Im Gegensatz zu Wagners Idee eines Gesamtkunstwerks favorisierte Godard lebendige Bilder, die Offerten der Videotechnik und des Smartphones. Fasziniert von der deutschen Romantik, schätzte er den Begriff „Sympoesie“. Seine ältere Schwester Rachel begeisterte ihn für die Malerei und unterrichtete ihn. Henri Langlois, Chef der Cinémathèque française, vermittelte Godard kinematografische Visionen. Für weitere Einflüsse sorgten Ende der politisch durchtränkten 1960er-Jahre der Maler Gérard Fromanger und die Filmemacherin Anne-Marie Miéville.
James Cameron, Nuri Bilge Ceylan & Tilda Swinton
Das Museo Nazionale del Cinema in Turin zeigt eine Übernahme aus der 2024 in der Cinémathèque française präsentierten Ausstellung über James Cameron. Unter dem Titel „Die Kunst von James Cameron“ bieten die Kuratoren Kim Butts und Matthieu Orléan eine populäre Hommage auf Leben und Werk des Hollywood-Regisseurs. Mehr als 300 Exponate – auch aus Camerons Privatsammlung – ermöglichen einen ganzheitlichen Blick auf das sechs Jahrzehnte umspannende Oeuvre.
Camerons Kreativität ist schon in den Zeichnungen und Malereien aus seiner Jugend erkennbar und mündete konsequenterweise in die filmische Umsetzung. „Aufgewachsen in einer kanadischen Kleinstadt, habe ich ununterbrochen gezeichnet. Comics, Science-Fiction-Bücher und Filme, die ich voller Gier verschlang, inspirierten mich. Ich werde immer mehr als Illustrator denn als Künstler betrachtet. Ich nutzte meine Zeichnungen und Malereien zum Erzählen von Geschichten. Das war ein perfektes Training, bevor ich Ende zwanzig zum Film wechselte“, erklärte Cameron.
Das Eye Filmmuseum in Amsterdam bereitet bis zum 1. Juni dem türkischen Regisseur und Fotografen Nuri Bilge Ceylan eine Bühne. Die Auseinandersetzung mit der Ästhetik des Filmemachers spiegelt sich in einer umfangreichen Retrospektive seiner preisgekrönten Werke. Ausdrucksstarke Fotoaufnahmen verweisen auf die filmischen Visionen und Leidenschaft für eine universell verständliche Bildsprache – von archaischen Strukturen und paradiesischen Landschaften aus einer türkischen Perspektive. Diese brannten sich bei dem 1959 in Istanbul geborenen, aber auf dem Land aufgewachsenen Ceylan in die künstlerische Handschrift ein. Sein kinematografisches Universum bevölkern authentische Figuren. Sie erkunden die Tiefen der menschlichen Herkunft, die sichtbare wie unsichtbare Geschichte ihrer Heimat – im Spannungsfeld zwischen Stadt und Land, Religion und Säkularem, Individualität und Gemeinsinn.

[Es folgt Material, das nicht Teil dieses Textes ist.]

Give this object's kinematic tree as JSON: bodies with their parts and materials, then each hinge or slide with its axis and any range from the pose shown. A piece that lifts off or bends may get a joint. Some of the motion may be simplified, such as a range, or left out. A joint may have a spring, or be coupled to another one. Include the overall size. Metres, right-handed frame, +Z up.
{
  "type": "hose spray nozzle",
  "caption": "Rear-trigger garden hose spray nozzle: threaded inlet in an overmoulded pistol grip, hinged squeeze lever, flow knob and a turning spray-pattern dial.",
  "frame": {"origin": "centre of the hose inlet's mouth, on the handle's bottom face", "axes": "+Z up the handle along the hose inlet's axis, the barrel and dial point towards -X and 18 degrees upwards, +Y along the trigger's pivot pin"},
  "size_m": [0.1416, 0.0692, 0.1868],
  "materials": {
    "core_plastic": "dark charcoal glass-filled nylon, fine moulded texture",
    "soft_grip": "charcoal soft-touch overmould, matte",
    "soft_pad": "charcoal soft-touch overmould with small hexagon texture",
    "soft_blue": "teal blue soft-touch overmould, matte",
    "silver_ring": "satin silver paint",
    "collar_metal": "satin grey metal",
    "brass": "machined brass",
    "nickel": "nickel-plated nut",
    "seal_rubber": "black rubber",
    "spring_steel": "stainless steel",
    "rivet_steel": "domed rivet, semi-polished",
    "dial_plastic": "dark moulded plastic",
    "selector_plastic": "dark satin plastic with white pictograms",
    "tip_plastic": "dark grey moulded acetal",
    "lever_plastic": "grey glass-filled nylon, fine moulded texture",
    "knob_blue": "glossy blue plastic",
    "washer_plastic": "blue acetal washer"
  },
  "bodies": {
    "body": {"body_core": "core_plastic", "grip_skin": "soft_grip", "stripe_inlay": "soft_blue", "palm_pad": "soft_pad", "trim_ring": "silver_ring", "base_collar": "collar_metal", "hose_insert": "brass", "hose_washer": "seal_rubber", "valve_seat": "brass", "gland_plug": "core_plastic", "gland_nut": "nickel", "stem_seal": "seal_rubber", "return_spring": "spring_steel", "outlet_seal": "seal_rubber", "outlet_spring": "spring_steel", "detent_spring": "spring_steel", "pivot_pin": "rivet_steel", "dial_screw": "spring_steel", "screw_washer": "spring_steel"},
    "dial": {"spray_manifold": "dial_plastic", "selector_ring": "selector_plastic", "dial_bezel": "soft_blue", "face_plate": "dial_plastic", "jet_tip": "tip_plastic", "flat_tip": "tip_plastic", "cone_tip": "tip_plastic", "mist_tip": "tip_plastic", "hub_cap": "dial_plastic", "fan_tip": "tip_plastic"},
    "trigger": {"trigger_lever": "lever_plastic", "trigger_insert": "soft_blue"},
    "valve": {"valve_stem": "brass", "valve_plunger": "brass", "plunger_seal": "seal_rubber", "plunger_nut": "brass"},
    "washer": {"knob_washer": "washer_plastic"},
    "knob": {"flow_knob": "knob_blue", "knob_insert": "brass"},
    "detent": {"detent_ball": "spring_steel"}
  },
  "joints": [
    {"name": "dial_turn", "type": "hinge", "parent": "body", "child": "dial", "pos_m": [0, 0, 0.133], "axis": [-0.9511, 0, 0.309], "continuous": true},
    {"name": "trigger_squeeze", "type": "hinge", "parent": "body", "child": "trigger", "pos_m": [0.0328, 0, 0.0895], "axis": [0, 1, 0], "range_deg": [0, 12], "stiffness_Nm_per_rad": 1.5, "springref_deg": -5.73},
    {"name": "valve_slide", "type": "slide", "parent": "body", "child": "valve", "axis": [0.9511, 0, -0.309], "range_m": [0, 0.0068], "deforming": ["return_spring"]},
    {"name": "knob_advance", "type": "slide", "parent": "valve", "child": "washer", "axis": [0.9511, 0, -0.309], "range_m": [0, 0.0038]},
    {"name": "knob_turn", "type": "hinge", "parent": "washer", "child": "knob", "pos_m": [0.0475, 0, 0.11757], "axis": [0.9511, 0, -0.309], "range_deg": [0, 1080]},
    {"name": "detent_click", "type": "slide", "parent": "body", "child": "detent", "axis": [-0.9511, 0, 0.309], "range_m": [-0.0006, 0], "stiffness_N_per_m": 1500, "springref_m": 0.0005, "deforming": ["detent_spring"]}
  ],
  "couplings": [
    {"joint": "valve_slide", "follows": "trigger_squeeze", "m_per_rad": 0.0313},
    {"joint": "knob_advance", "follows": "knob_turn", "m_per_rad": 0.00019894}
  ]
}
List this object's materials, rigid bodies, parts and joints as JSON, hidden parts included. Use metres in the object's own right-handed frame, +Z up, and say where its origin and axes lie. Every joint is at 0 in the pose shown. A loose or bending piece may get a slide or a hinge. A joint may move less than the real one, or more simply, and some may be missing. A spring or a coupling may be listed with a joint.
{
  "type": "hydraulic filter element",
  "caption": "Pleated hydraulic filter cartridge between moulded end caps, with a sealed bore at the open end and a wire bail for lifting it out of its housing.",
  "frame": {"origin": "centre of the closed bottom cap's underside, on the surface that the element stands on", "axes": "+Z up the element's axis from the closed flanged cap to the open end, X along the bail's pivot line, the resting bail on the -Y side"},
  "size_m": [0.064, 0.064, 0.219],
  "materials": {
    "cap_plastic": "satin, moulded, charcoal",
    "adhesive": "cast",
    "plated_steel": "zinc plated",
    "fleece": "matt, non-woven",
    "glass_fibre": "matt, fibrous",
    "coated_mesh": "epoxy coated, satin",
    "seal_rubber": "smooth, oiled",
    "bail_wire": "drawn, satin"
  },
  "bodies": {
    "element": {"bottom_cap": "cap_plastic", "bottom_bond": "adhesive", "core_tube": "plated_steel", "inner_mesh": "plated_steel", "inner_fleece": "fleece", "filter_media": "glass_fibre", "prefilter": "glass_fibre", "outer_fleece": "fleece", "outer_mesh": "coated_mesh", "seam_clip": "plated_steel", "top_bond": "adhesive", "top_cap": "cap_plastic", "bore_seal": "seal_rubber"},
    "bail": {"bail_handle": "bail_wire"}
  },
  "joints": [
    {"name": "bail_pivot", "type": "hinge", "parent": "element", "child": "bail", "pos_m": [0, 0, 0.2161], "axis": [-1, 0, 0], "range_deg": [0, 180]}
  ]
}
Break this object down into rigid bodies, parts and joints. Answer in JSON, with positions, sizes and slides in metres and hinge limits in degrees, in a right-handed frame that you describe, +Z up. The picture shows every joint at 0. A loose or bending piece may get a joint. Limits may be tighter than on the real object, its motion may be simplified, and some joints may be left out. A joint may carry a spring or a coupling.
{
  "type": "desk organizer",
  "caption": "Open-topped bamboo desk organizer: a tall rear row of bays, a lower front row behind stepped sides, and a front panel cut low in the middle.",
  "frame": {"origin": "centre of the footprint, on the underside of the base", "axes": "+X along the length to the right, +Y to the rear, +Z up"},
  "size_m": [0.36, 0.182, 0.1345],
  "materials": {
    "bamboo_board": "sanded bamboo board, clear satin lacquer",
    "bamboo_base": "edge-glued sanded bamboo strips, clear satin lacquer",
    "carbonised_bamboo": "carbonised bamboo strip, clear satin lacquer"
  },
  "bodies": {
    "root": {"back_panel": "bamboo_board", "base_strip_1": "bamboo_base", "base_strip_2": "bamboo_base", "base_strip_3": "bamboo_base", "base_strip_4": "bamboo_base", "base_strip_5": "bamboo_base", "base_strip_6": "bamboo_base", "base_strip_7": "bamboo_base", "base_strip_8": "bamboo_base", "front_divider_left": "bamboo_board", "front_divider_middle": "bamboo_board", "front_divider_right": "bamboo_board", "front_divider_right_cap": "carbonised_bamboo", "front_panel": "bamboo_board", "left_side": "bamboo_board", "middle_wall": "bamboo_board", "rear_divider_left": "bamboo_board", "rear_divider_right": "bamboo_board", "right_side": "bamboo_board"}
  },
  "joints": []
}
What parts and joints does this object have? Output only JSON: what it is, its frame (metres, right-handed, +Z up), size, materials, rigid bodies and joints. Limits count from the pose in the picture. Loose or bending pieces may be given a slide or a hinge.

Ab 26. September wartet das niederländische Filmmuseum mit einem weiteren Highlight auf. Die britische Schauspielerin Tilda Swinton offeriert eine exklusive Sonderausstellung mit neuen Arbeiten, die auf ihrer Autobiografie basieren. Dazu tragen auch eine Auswahl ihrer Kurz- und Langfilme sowie eine Neubewertung von Derek Jarmans Einfluss und dem ihrer Jugendfreundin Joanna Hogg bei.